■ Description of the task
Below is a listing; restate from it, character for character, the lines beginning at the line holding "of the chair" and ending at the line holding "NEGLIGIBLE = 1e-6", both included.

----

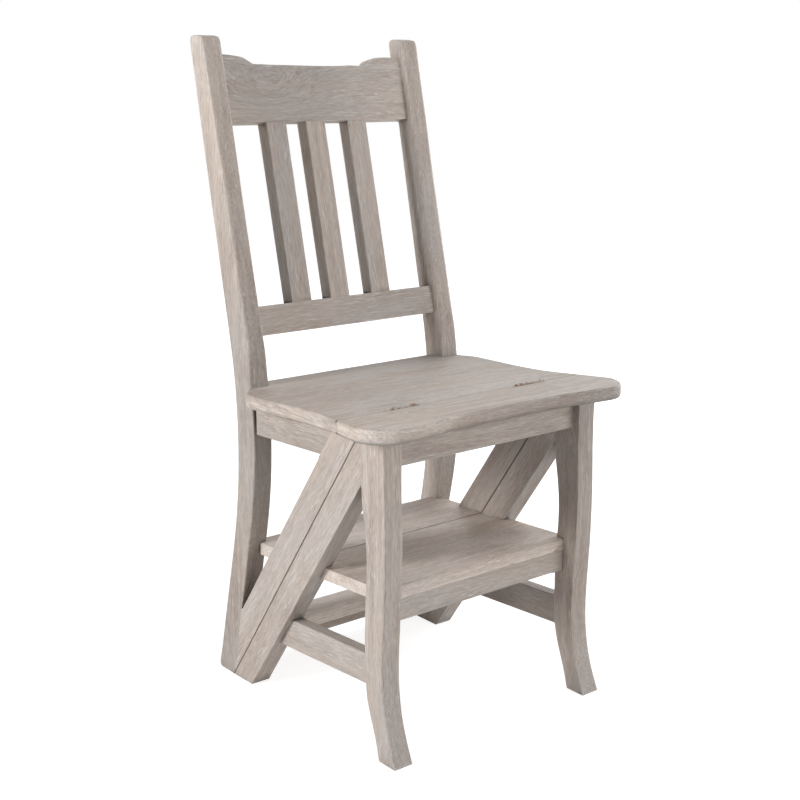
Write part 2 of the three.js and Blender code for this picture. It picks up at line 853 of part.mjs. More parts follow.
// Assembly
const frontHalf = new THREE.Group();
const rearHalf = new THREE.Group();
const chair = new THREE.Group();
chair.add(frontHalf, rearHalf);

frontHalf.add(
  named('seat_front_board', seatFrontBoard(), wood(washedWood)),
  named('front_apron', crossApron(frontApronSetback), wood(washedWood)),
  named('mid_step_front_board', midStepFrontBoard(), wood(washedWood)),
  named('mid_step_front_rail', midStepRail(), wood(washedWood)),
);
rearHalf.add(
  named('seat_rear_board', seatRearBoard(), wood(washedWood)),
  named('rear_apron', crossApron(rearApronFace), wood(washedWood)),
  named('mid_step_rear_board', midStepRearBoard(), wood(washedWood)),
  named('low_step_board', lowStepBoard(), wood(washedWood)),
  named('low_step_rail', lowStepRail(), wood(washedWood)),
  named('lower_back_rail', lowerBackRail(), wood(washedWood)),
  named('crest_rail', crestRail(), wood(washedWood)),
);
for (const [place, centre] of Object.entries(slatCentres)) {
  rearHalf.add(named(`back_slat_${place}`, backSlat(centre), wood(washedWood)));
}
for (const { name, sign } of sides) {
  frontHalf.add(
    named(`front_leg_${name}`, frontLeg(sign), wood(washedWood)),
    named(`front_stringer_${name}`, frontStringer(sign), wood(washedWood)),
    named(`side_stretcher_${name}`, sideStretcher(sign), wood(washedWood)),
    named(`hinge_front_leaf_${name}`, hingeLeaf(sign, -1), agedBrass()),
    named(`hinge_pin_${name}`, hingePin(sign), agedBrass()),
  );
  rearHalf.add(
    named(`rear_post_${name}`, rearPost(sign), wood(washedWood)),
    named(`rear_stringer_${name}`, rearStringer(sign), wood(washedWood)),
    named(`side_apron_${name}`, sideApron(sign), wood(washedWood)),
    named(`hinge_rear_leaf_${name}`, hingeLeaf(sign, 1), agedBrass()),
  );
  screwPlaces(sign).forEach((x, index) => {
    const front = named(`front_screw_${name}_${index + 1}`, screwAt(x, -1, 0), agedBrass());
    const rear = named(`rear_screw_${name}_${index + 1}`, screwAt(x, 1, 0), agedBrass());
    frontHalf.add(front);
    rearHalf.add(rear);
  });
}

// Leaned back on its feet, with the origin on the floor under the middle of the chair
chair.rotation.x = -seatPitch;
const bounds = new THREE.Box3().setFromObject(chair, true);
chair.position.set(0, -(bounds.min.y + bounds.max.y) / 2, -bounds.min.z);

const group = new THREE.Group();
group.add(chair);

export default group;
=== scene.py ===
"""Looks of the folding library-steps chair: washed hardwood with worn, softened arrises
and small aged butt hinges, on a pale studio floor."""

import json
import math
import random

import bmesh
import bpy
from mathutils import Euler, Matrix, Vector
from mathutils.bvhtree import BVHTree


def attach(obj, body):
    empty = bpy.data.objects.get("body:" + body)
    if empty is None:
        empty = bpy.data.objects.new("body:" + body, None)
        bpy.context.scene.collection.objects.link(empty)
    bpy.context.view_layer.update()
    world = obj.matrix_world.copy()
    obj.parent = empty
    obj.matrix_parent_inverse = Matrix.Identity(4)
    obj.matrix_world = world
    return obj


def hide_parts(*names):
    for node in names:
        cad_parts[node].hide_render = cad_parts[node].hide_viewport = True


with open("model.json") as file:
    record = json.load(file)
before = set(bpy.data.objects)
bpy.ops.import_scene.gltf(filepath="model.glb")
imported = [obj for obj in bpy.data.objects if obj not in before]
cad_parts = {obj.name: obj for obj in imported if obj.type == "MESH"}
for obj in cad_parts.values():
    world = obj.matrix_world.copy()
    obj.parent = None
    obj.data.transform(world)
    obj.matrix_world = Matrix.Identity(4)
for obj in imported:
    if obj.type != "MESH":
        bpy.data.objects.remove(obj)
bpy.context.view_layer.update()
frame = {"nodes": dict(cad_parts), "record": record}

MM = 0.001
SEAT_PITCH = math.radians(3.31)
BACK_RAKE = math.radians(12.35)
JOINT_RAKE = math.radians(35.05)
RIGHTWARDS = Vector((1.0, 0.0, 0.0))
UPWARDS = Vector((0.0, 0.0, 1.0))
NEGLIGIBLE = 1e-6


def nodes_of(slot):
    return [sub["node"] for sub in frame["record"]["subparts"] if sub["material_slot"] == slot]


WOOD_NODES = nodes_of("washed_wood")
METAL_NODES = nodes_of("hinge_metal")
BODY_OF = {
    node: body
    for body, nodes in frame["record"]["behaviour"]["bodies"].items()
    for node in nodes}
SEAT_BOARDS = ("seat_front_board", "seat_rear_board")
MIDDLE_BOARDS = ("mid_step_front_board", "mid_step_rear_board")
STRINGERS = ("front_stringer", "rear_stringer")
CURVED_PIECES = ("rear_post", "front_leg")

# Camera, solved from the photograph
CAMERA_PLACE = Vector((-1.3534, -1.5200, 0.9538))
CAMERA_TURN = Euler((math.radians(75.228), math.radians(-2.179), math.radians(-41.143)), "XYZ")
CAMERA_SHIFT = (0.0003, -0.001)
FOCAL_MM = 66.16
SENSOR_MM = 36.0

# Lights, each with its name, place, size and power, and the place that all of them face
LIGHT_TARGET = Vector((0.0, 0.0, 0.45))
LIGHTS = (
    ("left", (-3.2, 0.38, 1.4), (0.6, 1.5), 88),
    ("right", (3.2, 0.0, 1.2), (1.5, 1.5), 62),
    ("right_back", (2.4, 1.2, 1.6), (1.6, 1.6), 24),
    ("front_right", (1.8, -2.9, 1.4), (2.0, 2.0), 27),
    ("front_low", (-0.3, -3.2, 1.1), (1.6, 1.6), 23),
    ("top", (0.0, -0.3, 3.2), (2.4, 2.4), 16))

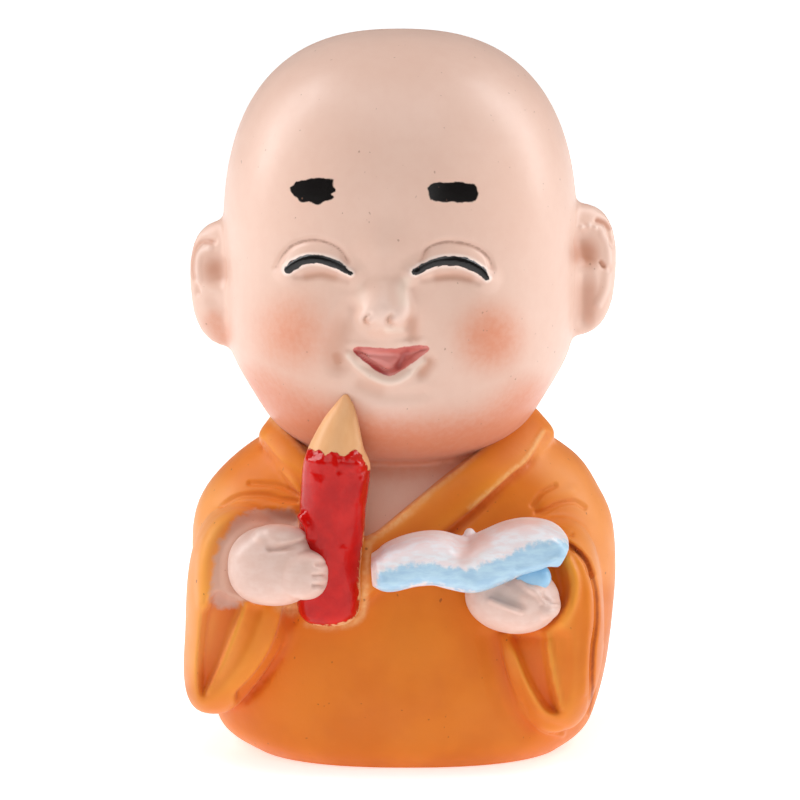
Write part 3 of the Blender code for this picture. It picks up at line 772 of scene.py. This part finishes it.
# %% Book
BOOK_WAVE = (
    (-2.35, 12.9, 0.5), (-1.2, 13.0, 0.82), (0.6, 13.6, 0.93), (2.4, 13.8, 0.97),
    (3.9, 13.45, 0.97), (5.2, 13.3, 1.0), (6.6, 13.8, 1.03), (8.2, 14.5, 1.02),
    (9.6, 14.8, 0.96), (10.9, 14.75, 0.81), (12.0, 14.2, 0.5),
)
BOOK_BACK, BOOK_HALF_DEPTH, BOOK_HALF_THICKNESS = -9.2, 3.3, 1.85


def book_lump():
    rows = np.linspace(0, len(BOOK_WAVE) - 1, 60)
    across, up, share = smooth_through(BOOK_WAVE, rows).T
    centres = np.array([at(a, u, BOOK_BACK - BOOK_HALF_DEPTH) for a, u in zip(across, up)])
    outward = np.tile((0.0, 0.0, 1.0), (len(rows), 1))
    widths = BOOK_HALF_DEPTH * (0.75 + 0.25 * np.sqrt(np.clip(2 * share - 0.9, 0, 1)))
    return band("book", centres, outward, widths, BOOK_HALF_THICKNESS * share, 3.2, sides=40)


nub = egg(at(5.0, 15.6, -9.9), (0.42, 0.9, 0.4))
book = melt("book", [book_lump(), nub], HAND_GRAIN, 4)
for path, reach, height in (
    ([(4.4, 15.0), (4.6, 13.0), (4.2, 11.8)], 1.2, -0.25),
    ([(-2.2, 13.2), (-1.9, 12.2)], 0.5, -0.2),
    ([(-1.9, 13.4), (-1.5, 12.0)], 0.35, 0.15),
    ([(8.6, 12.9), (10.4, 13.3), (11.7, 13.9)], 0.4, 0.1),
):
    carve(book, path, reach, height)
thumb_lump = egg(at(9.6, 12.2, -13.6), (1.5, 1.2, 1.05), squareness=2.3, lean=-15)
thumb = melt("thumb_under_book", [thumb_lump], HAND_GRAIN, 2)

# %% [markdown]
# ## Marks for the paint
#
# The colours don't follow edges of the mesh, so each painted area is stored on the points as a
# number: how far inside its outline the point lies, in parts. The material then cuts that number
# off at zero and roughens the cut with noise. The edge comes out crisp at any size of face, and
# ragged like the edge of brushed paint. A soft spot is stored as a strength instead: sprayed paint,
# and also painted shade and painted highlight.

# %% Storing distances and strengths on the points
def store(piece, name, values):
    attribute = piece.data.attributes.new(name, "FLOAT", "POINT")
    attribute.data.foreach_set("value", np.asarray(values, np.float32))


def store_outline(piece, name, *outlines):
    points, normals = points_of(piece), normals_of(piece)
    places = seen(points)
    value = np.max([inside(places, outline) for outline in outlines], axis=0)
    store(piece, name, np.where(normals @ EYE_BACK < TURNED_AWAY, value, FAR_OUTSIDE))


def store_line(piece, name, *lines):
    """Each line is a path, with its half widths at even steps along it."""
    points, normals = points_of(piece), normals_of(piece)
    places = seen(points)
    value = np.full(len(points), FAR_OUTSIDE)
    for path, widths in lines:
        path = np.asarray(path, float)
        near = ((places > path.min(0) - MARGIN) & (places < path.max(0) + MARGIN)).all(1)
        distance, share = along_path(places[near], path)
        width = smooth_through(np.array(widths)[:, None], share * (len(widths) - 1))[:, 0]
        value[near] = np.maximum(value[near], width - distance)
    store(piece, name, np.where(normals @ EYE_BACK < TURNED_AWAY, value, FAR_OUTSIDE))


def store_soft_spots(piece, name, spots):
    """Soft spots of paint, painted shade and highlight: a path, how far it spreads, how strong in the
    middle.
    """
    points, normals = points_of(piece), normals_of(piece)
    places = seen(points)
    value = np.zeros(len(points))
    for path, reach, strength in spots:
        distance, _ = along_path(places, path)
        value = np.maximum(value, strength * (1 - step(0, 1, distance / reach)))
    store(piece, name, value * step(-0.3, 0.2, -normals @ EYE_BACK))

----

■ Reply to the task
// Leaned back on its feet, with the origin on the floor under the middle of the chair
chair.rotation.x = -seatPitch;
const bounds = new THREE.Box3().setFromObject(chair, true);
chair.position.set(0, -(bounds.min.y + bounds.max.y) / 2, -bounds.min.z);

const group = new THREE.Group();
group.add(chair);

export default group;
=== scene.py ===
"""Looks of the folding library-steps chair: washed hardwood with worn, softened arrises
and small aged butt hinges, on a pale studio floor."""

import json
import math
import random

import bmesh
import bpy
from mathutils import Euler, Matrix, Vector
from mathutils.bvhtree import BVHTree


def attach(obj, body):
    empty = bpy.data.objects.get("body:" + body)
    if empty is None:
        empty = bpy.data.objects.new("body:" + body, None)
        bpy.context.scene.collection.objects.link(empty)
    bpy.context.view_layer.update()
    world = obj.matrix_world.copy()
    obj.parent = empty
    obj.matrix_parent_inverse = Matrix.Identity(4)
    obj.matrix_world = world
    return obj


def hide_parts(*names):
    for node in names:
        cad_parts[node].hide_render = cad_parts[node].hide_viewport = True


with open("model.json") as file:
    record = json.load(file)
before = set(bpy.data.objects)
bpy.ops.import_scene.gltf(filepath="model.glb")
imported = [obj for obj in bpy.data.objects if obj not in before]
cad_parts = {obj.name: obj for obj in imported if obj.type == "MESH"}
for obj in cad_parts.values():
    world = obj.matrix_world.copy()
    obj.parent = None
    obj.data.transform(world)
    obj.matrix_world = Matrix.Identity(4)
for obj in imported:
    if obj.type != "MESH":
        bpy.data.objects.remove(obj)
bpy.context.view_layer.update()
frame = {"nodes": dict(cad_parts), "record": record}

MM = 0.001
SEAT_PITCH = math.radians(3.31)
BACK_RAKE = math.radians(12.35)
JOINT_RAKE = math.radians(35.05)
RIGHTWARDS = Vector((1.0, 0.0, 0.0))
UPWARDS = Vector((0.0, 0.0, 1.0))
NEGLIGIBLE = 1e-6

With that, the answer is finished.